What the exercise asks |
Verbatim output of all the material below is required.
***
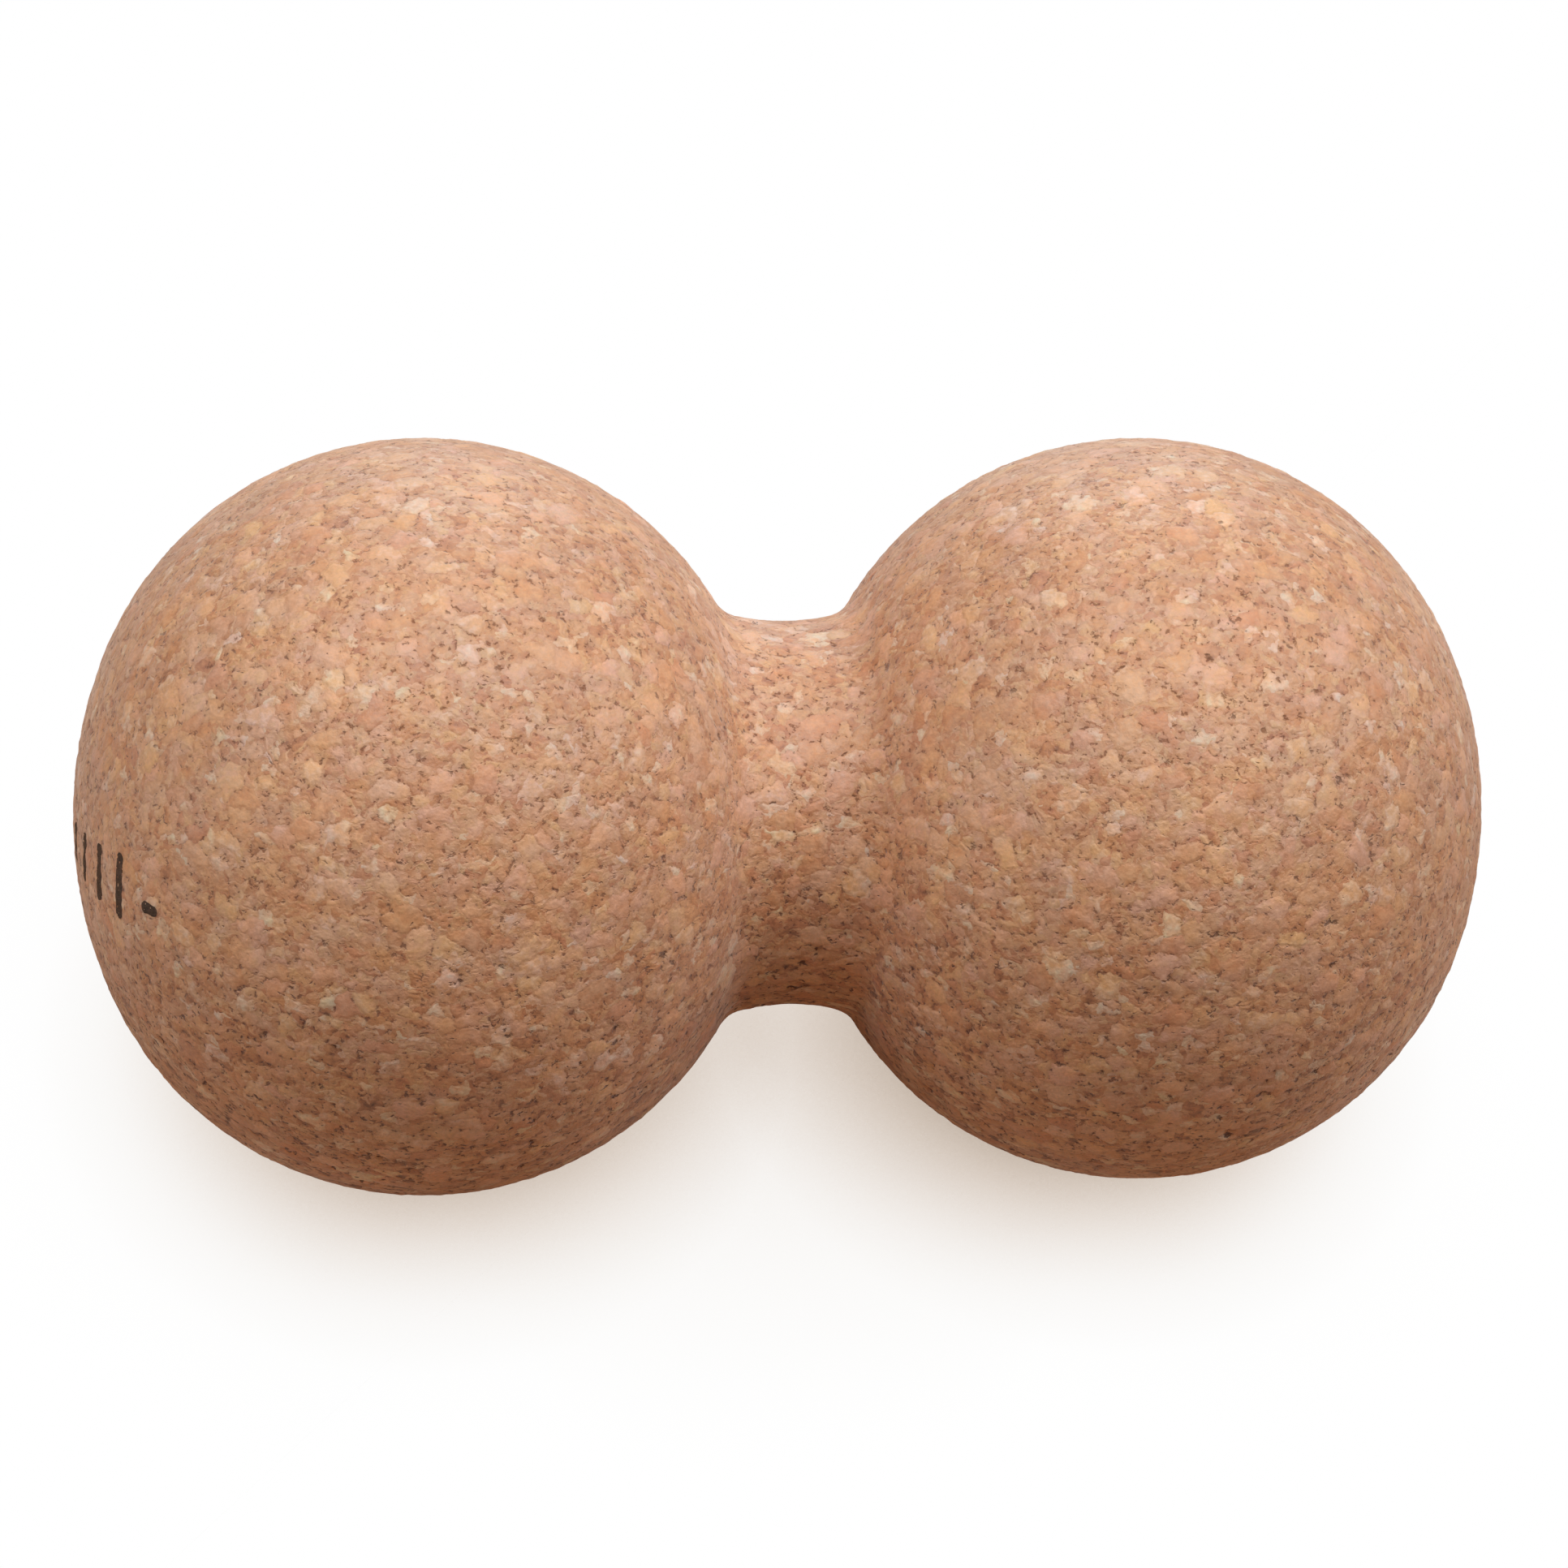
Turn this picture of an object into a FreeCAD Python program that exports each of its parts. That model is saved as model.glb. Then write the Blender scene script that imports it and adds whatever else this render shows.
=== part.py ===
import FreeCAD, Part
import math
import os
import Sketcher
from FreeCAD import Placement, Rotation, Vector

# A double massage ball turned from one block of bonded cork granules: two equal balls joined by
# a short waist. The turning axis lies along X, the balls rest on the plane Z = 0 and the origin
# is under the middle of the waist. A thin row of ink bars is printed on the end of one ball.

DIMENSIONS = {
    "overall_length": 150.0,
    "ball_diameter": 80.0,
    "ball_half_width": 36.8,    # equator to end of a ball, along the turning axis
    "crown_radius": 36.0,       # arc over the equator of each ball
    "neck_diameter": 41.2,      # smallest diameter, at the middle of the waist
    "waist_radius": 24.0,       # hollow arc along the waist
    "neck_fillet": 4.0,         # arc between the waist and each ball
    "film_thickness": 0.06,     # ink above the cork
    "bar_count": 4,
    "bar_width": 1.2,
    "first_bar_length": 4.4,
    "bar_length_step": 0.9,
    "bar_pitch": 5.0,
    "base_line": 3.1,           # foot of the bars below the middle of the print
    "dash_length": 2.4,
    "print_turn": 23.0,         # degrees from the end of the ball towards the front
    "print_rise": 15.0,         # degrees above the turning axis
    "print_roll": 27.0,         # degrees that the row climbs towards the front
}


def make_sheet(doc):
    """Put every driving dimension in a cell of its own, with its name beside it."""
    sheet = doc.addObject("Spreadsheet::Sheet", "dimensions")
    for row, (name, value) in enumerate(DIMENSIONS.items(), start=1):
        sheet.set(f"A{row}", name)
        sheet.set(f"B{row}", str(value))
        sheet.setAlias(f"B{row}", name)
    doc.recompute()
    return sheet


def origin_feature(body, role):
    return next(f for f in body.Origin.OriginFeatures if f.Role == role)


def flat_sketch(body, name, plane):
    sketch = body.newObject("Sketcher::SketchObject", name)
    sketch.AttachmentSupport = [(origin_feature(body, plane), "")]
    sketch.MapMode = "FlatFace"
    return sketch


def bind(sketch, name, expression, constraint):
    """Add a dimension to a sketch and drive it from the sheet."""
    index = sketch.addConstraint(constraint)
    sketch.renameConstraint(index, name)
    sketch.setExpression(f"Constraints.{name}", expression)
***
Task solution |
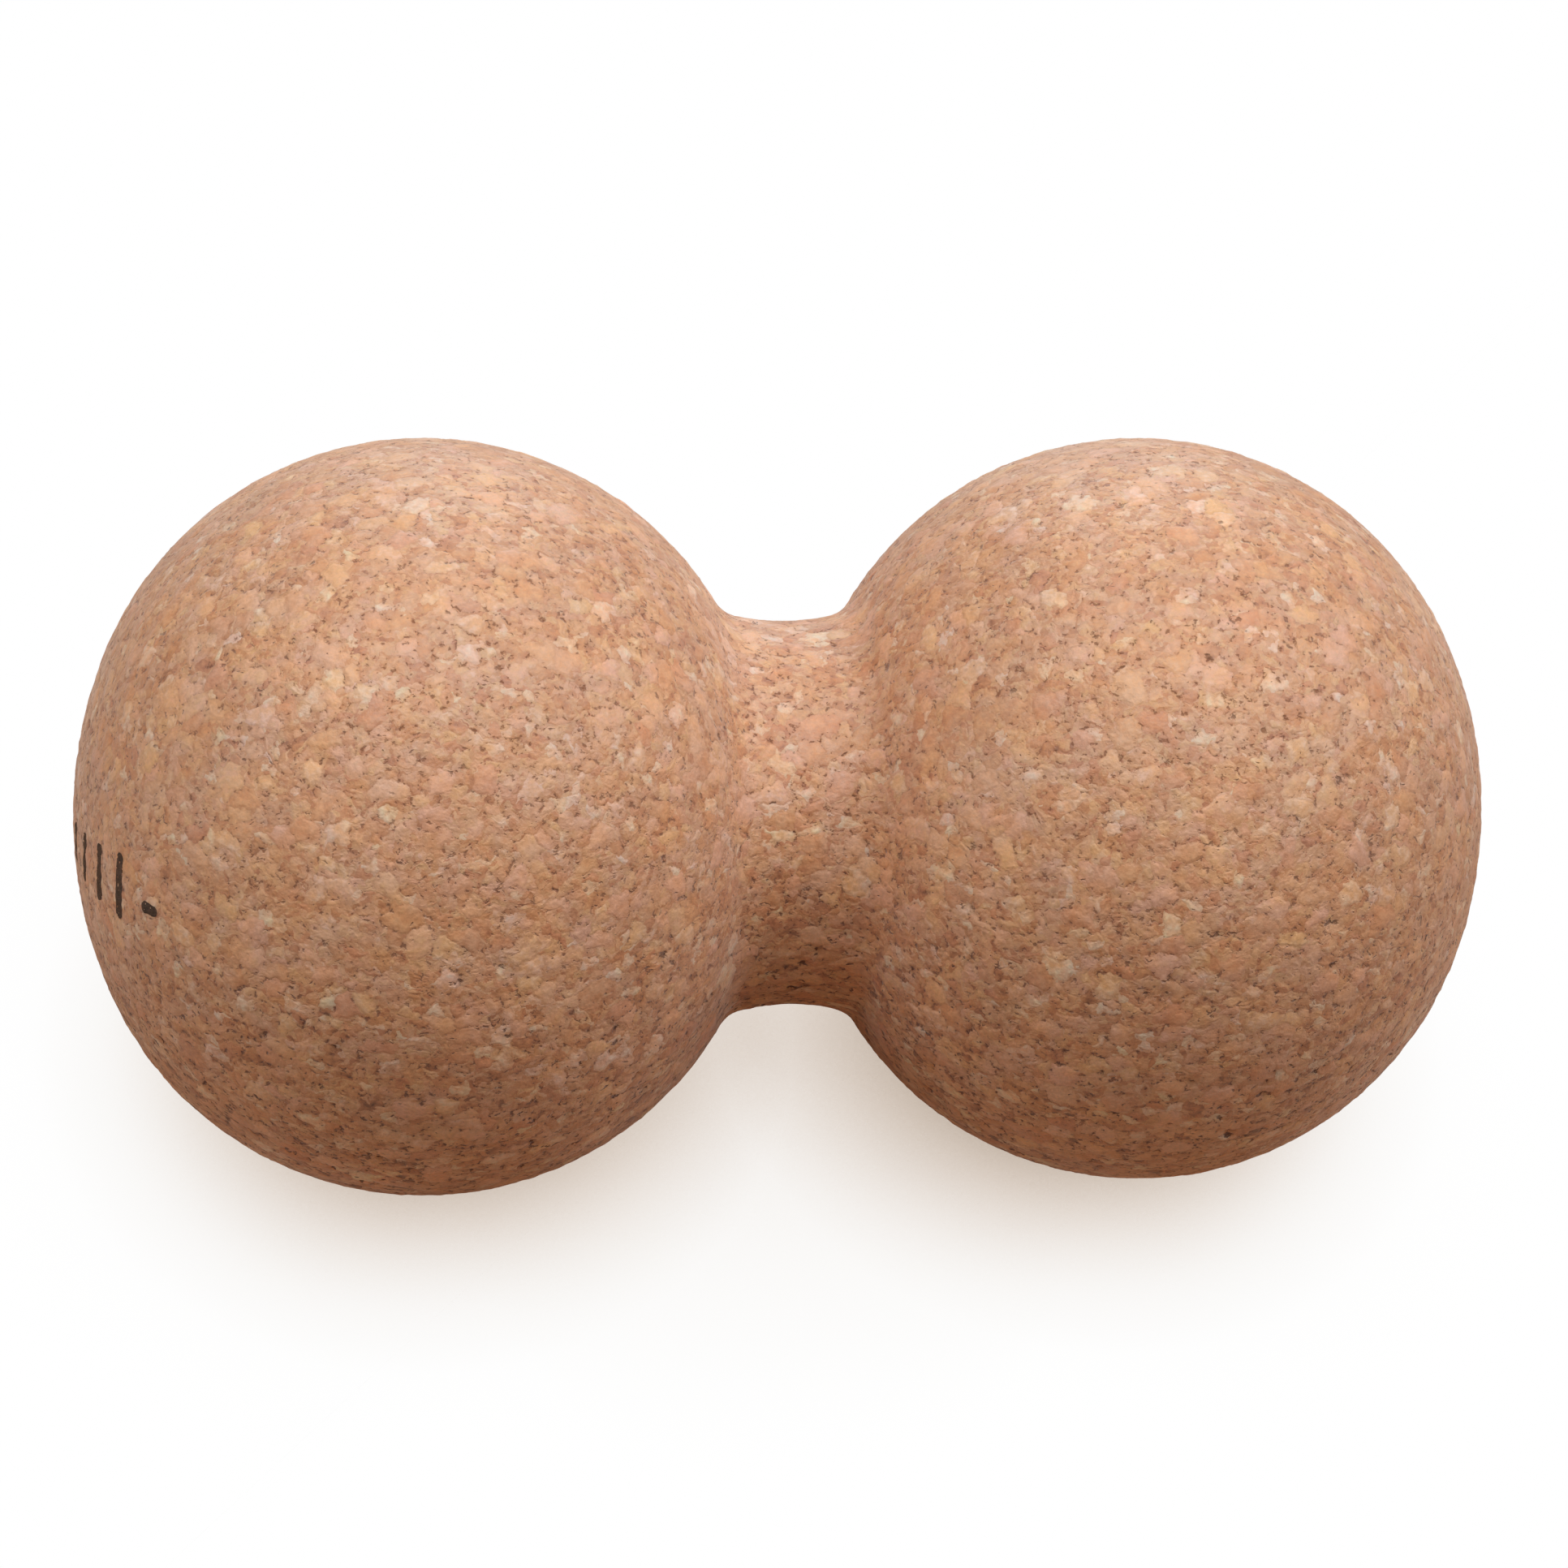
Turn this picture of an object into a FreeCAD Python program that exports each of its parts. That model is saved as model.glb. Then write the Blender scene script that imports it and adds whatever else this render shows.
=== part.py ===
import FreeCAD, Part
import math
import os
import Sketcher
from FreeCAD import Placement, Rotation, Vector

# A double massage ball turned from one block of bonded cork granules: two equal balls joined by
# a short waist. The turning axis lies along X, the balls rest on the plane Z = 0 and the origin
# is under the middle of the waist. A thin row of ink bars is printed on the end of one ball.

DIMENSIONS = {
    "overall_length": 150.0,
    "ball_diameter": 80.0,
    "ball_half_width": 36.8,    # equator to end of a ball, along the turning axis
    "crown_radius": 36.0,       # arc over the equator of each ball
    "neck_diameter": 41.2,      # smallest diameter, at the middle of the waist
    "waist_radius": 24.0,       # hollow arc along the waist
    "neck_fillet": 4.0,         # arc between the waist and each ball
    "film_thickness": 0.06,     # ink above the cork
    "bar_count": 4,
    "bar_width": 1.2,
    "first_bar_length": 4.4,
    "bar_length_step": 0.9,
    "bar_pitch": 5.0,
    "base_line": 3.1,           # foot of the bars below the middle of the print
    "dash_length": 2.4,
    "print_turn": 23.0,         # degrees from the end of the ball towards the front
    "print_rise": 15.0,         # degrees above the turning axis
    "print_roll": 27.0,         # degrees that the row climbs towards the front
}


def make_sheet(doc):
    """Put every driving dimension in a cell of its own, with its name beside it."""
    sheet = doc.addObject("Spreadsheet::Sheet", "dimensions")
    for row, (name, value) in enumerate(DIMENSIONS.items(), start=1):
        sheet.set(f"A{row}", name)
        sheet.set(f"B{row}", str(value))
        sheet.setAlias(f"B{row}", name)
    doc.recompute()
    return sheet


def origin_feature(body, role):
    return next(f for f in body.Origin.OriginFeatures if f.Role == role)


def flat_sketch(body, name, plane):
    sketch = body.newObject("Sketcher::SketchObject", name)
    sketch.AttachmentSupport = [(origin_feature(body, plane), "")]
    sketch.MapMode = "FlatFace"
    return sketch


def bind(sketch, name, expression, constraint):
    """Add a dimension to a sketch and drive it from the sheet."""
    index = sketch.addConstraint(constraint)
    sketch.renameConstraint(index, name)
    sketch.setExpression(f"Constraints.{name}", expression)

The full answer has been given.